— begin —

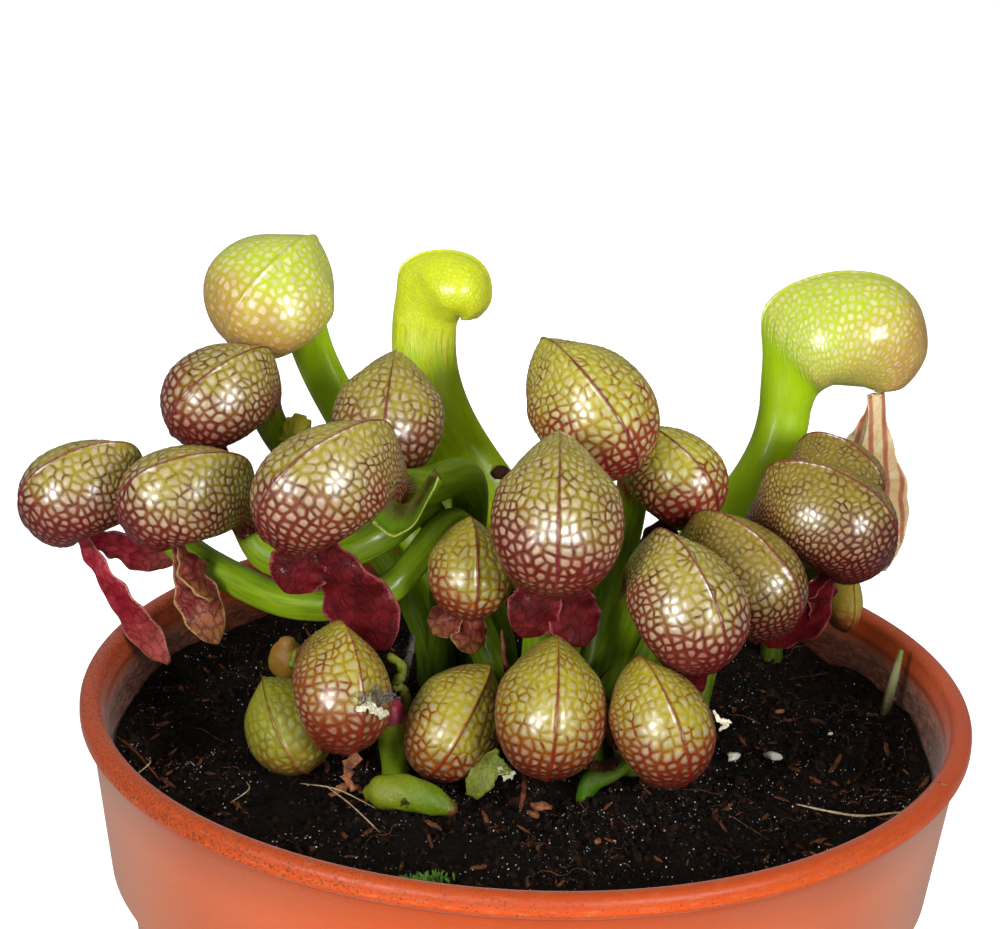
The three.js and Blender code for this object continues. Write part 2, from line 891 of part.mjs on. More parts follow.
function makeBlades(name, root, lobes, colour) {
  const solids = lobes.map((shape) => lobe(root, shape));
  const joined = solids.reduce((whole, next) => whole.add(next));
  return named(name, geometryFrom(joined), COLOURS[colour], BLADE_ROUGHNESS);
}

function makeTongue(pitcher) {
  const frame = hoodFrame(pitcher);
  const root = inHood(pitcher, frame, TONGUE_ROOT);
  root.addScaledVector(frame.dome, -(pitcher.seat ?? TONGUE_SEAT));
  return makeBlades("tongue_" + pitcher.name, root, pitcher.tongue, pitcher.tongueColour);
}

// A stub, bud or stalk: round rings square to the line through its places.
function makeStub(stub) {
  const places = stub.places.map(([x, y, rise, radius]) => ({
    centre: new THREE.Vector3(x, y, soilHeight(x, y) + rise),
    radius,
  }));
  if (stub.root) {
    const { centre, radius } = places[0];
    const below = centre.clone();
    below.z = soilHeight(centre.x, centre.y) - ROOTED;
    places.unshift({ centre: below, radius });
  }
  const path = new THREE.CatmullRomCurve3(places.map(({ centre }) => centre));
  const rings = places.map(({ centre, radius }, i) => {
    const tangent = i < 2 && stub.root ? UP : path.getTangent(i / (places.length - 1));
    const across = STUB_ASIDE.clone().addScaledVector(tangent, -STUB_ASIDE.dot(tangent)).normalize();
    const over = new THREE.Vector3().crossVectors(tangent, across);
    return Array.from({ length: STUB_SIDES }, (_, j) => {
      const angle = (-360 / STUB_SIDES) * j * RAD;
      return centre
        .clone()
        .addScaledVector(across, radius * Math.cos(angle))
        .addScaledVector(over, -radius * Math.sin(angle));
    });
  });
  return named(stub.name, skin(rings), COLOURS[stub.colour], STUB_ROUGHNESS);
}

const feet = [
  ...PITCHERS.map(({ foot, stem }) => [...foot, stem ?? TUBE_FOOT_RADIUS]),
  ...STUBS.filter(({ root }) => root).map(({ places }) => [...places[0].slice(0, 2), places[0][3]]),
];

const plant = new THREE.Group();
for (const pitcher of PITCHERS) {
  plant.add(makePitcher(pitcher));
  if (pitcher.tongue) plant.add(makeTongue(pitcher));
}
for (const { name, root, lobes, colour } of WINGS) {
  plant.add(makeBlades(name, new THREE.Vector3(...root), lobes, colour));
}
for (const stub of STUBS) plant.add(makeStub(stub));

const pottedPlant = new THREE.Group();
pottedPlant.add(makePot(), makeSoil(feet), plant);

export default pottedPlant;
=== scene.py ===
import math

import bmesh
import bpy
import numpy as np
from mathutils import Matrix, Vector, noise


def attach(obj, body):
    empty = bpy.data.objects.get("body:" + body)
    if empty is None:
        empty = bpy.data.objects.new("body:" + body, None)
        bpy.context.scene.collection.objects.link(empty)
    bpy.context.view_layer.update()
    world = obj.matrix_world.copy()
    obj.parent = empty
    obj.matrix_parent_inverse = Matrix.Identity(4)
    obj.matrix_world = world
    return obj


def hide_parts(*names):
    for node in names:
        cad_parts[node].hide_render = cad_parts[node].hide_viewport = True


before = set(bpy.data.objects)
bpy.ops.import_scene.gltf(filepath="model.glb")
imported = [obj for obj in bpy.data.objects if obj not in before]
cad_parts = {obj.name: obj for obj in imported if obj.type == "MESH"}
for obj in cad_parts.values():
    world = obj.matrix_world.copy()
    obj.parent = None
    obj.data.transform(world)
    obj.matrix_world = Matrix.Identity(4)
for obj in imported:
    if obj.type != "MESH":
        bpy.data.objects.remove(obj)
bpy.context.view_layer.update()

# The scene is worked out in millimetres, as the frame is, and made in metres.
MM = 0.001
GAP = 0.3
UP = np.array([0.0, 0.0, 1.0])

# The pot.
POT_HEIGHT = 105
LIP_RADIUS = 60
LIP_HEIGHT = 3.2
LIP_WIDTH = 3
LIP_ROUND = 1.2
COLLAR_TOP_RADIUS = 58.6
COLLAR_FOOT_RADIUS = 55.8
COLLAR_FOOT_Z = 81
BODY_TOP_RADIUS = 53
BODY_TOP_Z = 76
BASE_RADIUS = 43
BASE_ROUND = 1.5
POT_WALL = 1.8
FLOOR_THICKNESS = 2.2
STACKING_STEP = 0.6
DRAIN_HOLES = 6
DRAIN_RADIUS = 3.5
DRAIN_RING = 30
POT_SIDES = 216

# The peat.
SOIL_Z = 96
SOIL_RELIEF = 0.8
ROOTED = 4

# The pitchers, as in the part's source, at a finer step.
TUBE_FOOT_RADIUS = 2.3
FOOT_RISE = 1.5
TUBE_STEPS = 5
TUBE_PULL = 0.4
TUBE_FLARE = 1.4
KEEL = 0.5
KEEL_SPREAD = 46
OUTER_ALONG = [-0.4, -0.44, -0.5, -0.38, -0.12, 0.18, 0.4, 0.5, 0.42, 0.3]
OUTER_HIGH = [-0.54, -0.26, 0.02, 0.2, 0.33, 0.35, 0.22, -0.04, -0.25, -0.31]
INNER_ALONG = [-0.14, -0.12, -0.09, -0.04, 0.01, 0.06, 0.11, 0.16, 0.2, 0.24]
INNER_HIGH = [-0.54, -0.45, -0.4, -0.36, -0.35, -0.34, -0.33, -0.32, -0.32, -0.32]
HALF_WIDTH = [0.2, 0.25, 0.36, 0.46, 0.5, 0.5, 0.44, 0.34, 0.24, 0.1]
PEAK = [0, 0.35, 0.95, 0.7, 0.36, 0.16, 0.06, 0, 0, 0]
CHIN = len(HALF_WIDTH) - 1
RIDGE = 0.32
RIDGE_SPREAD = 9
THROAT = np.array([-0.12, -0.43])
CURL_ENDS = 2.2
CURL_SOFT = 0.12
WIDE_BEHIND = 0.15
WIDE_STATIONS = 4
WIDEST_THROAT = 0.2
DROOP_STATIONS = 5
BLADE = 0.8
LOBE_OUTLINE = [0.3, 0.36, 0.55, 0.8, 1, 1, 0.78, 0.3]
LOBE_BEND = 0.4
LOBE_DROP = 0.5
WAVE = 0.45
WAVE_TURN = 540
TONGUE_ROOT = (0.25, -0.33)
TONGUE_SEAT = 0.7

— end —

Do this> Each line from the one holding "const pottedPlant = new THREE.Group();" to the one holding "for node in", those two included, is to be transcribed exactly, and no other line.

Complete response>
const pottedPlant = new THREE.Group();
pottedPlant.add(makePot(), makeSoil(feet), plant);

export default pottedPlant;
=== scene.py ===
import math

import bmesh
import bpy
import numpy as np
from mathutils import Matrix, Vector, noise


def attach(obj, body):
    empty = bpy.data.objects.get("body:" + body)
    if empty is None:
        empty = bpy.data.objects.new("body:" + body, None)
        bpy.context.scene.collection.objects.link(empty)
    bpy.context.view_layer.update()
    world = obj.matrix_world.copy()
    obj.parent = empty
    obj.matrix_parent_inverse = Matrix.Identity(4)
    obj.matrix_world = world
    return obj


def hide_parts(*names):
    for node in names:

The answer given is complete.